На следующий день после того, как по селу промчались немецкие мотоциклисты, нас, в основном женщин и стариков, вражеские солдаты стали собирать и гнать к конторе. Среди этих солдат, как я уже спустя какое-то время поняла, были солдаты разных армий: немецкой – они были одеты в шорты и серые гимнастерки, и румынской – в форме рыжеватой. Когда мы с дедом Ваней подошли к конторе, там, на высоком пороге стояли немецкие и румынские офицеры и несколько гражданских лиц, а перед ними с винтовками стояли румынские солдаты. Сверху, на крыше здания, уже болтался румынский флаг.
Когда весь народ собрался, румынский офицер через переводчика обратился к нам и с первых его слов мы не знали, как нам на них отреагировать: «Дамы и господа», - сказал он тогда, обращаясь к нам.

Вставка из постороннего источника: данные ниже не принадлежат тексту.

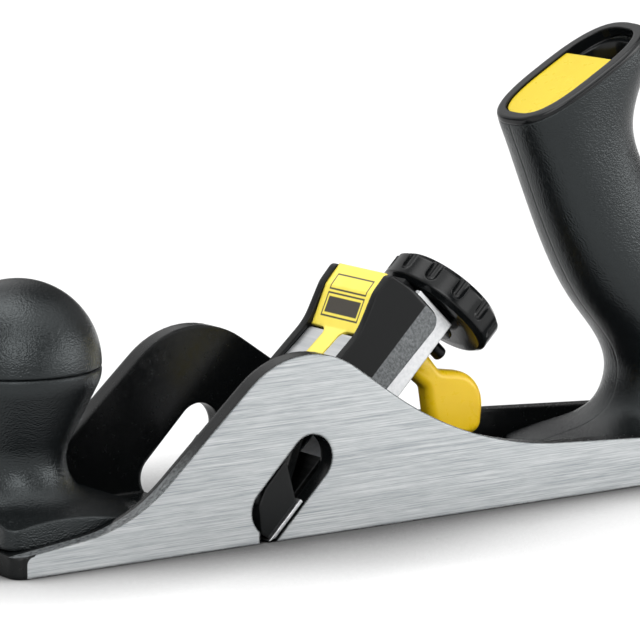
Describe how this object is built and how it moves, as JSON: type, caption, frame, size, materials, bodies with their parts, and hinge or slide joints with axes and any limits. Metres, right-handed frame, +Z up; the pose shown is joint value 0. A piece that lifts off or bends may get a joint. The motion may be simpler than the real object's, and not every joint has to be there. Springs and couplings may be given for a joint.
{
  "type": "hand plane",
  "caption": "Rebate hand plane with a full-width replaceable blade, depth wheel, screw clamp, round front knob and rear handle with a blade store.",
  "frame": {"origin": "centre of the sole's lower face", "axes": "+X towards the heel along the sole, +Y across it, +Z up through the handle"},
  "size_m": [0.2525, 0.05, 0.1061],
  "materials": {
    "cast_iron": "ground sides and sole, black painted inside",
    "machined_metal": "machined",
    "steel": "zinc plated",
    "black_steel": "blackened",
    "blade_steel": "ground",
    "black_paint": "semi-gloss enamel",
    "black_plastic": "fine grained",
    "gloss_black": "glossy",
    "wheel_plastic": "satin",
    "silver_plate": "satin",
    "yellow_plate": "satin",
    "yellow_plastic": "satin"
  },
  "bodies": {
    "body": {"plane_body": "cast_iron", "knob_base": "black_plastic", "knob_cap": "black_plastic", "knob_screw": "steel", "knob_nut": "steel", "frog": "machined_metal", "frog_screws": "steel", "spindle_lock_screw": "black_steel", "cap_pivot_pin": "steel", "handle_left": "black_plastic", "handle_right": "black_plastic", "handle_bezel": "gloss_black", "handle_base_screws": "steel", "handle_base_nuts": "steel", "handle_side_screws": "black_steel"},
    "carrier": {"blade_carrier": "black_steel", "blade": "blade_steel", "blade_pins": "steel"},
    "wheel": {"depth_wheel": "wheel_plastic", "depth_spindle": "steel"},
    "cap": {"clamp_cap": "black_paint", "badge": "yellow_plate", "face_plate": "silver_plate"},
    "pad": {"clamp_pad": "steel"},
    "key": {"clamp_key": "yellow_plastic", "clamp_screw": "steel"},
    "cassette": {"storage_cassette": "yellow_plastic", "spare_blades": "blade_steel"}
  },
  "joints": [
    {"name": "depth_slide", "type": "slide", "parent": "body", "child": "carrier", "axis": [-0.7071, 0, -0.7071], "range_m": [-0.0015, 0.001]},
    {"name": "depth_wheel_turn", "type": "hinge", "parent": "carrier", "child": "wheel", "pos_m": [0.0001, 0, 0.03889], "axis": [0.7071, 0, 0.7071], "range_deg": [-541, 361]},
    {"name": "clamp_pad_slide", "type": "slide", "parent": "body", "child": "pad", "axis": [0.7071, 0, -0.7071], "range_m": [0, 0.00075]},
    {"name": "clamp_key_turn", "type": "hinge", "parent": "pad", "child": "key", "pos_m": [-0.00152, 0, 0.03019], "axis": [0.7071, 0, -0.7071], "range_deg": [0, 270.5]},
    {"name": "cap_tilt", "type": "hinge", "parent": "body", "child": "cap", "pos_m": [-0.02889, 0, 0.0198], "axis": [0, 1, 0], "range_deg": [0, 1.46]},
    {"name": "cassette_slide", "type": "slide", "parent": "body", "child": "cassette", "axis": [-0.4939, 0, 0.8695], "range_m": [0, 0.05]}
  ],
  "couplings": [
    {"joint": "depth_wheel_turn", "follows": "depth_slide", "rad_per_m": 6283.2},
    {"joint": "clamp_key_turn", "follows": "clamp_pad_slide", "rad_per_m": 6283.2},
    {"joint": "cap_tilt", "follows": "clamp_pad_slide", "rad_per_m": 33.74}
  ]
}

Уже давно ощущая себя далеко не дамами и не господами, мы про себя понуро усмехнулись; а когда он поздравил нас с освобождением от «Красной чумы», многие люди, мягко говоря, не избалованные Советской властью, без особой горечи подумали: «А может быть, действительно так оно лучше будет?»
И, надо сказать, что сначала мы какое-то улучшение жизни действительно почувствовали. Наше село Ткачевка вместе с Одессой и прилегающей к ней территорией входило в состав румынского королевства и, несмотря на то, что в основном руководили у нас тут всем немцы, порядки у нас были помягче, чем, например, через реку – в Новой Одессе, где территория входила в состав Германии. Там сначала людей на работу вербовали, а потом угонять силой стали - у нас, в селе, к счастью, людей в Германию не угоняли.
Мы по-прежнему ходили на работу, но в отличие от того, как это было у нас в колхозе раньше – при Советской власти, когда мы вынуждены были платить государству бешеные налоги, когда зарплату нам не выдавали и независимо от количества детей в семье и стариков, сельхозпродукцию выдавали только на основании «трудодней» того человека, который работал в колхозе, и только в конце трудового года – румыны, не смотря на то, что тоже нам зарплату деньгами не платили, они сельхозпродукцию выдавали нам по мере созревания этой сельхозпродукции. Они сами развозили ее по хатам, начиная в селе с первой и заканчивая – последней, причем раздавали они сельхозпродукцию в количестве равном количеству детей и стариков в семье. Это выглядело справедливо. Кроме того, налоги, что нам иноземцы установили, были несравнимо мягче, чем те, что были при Советской власти.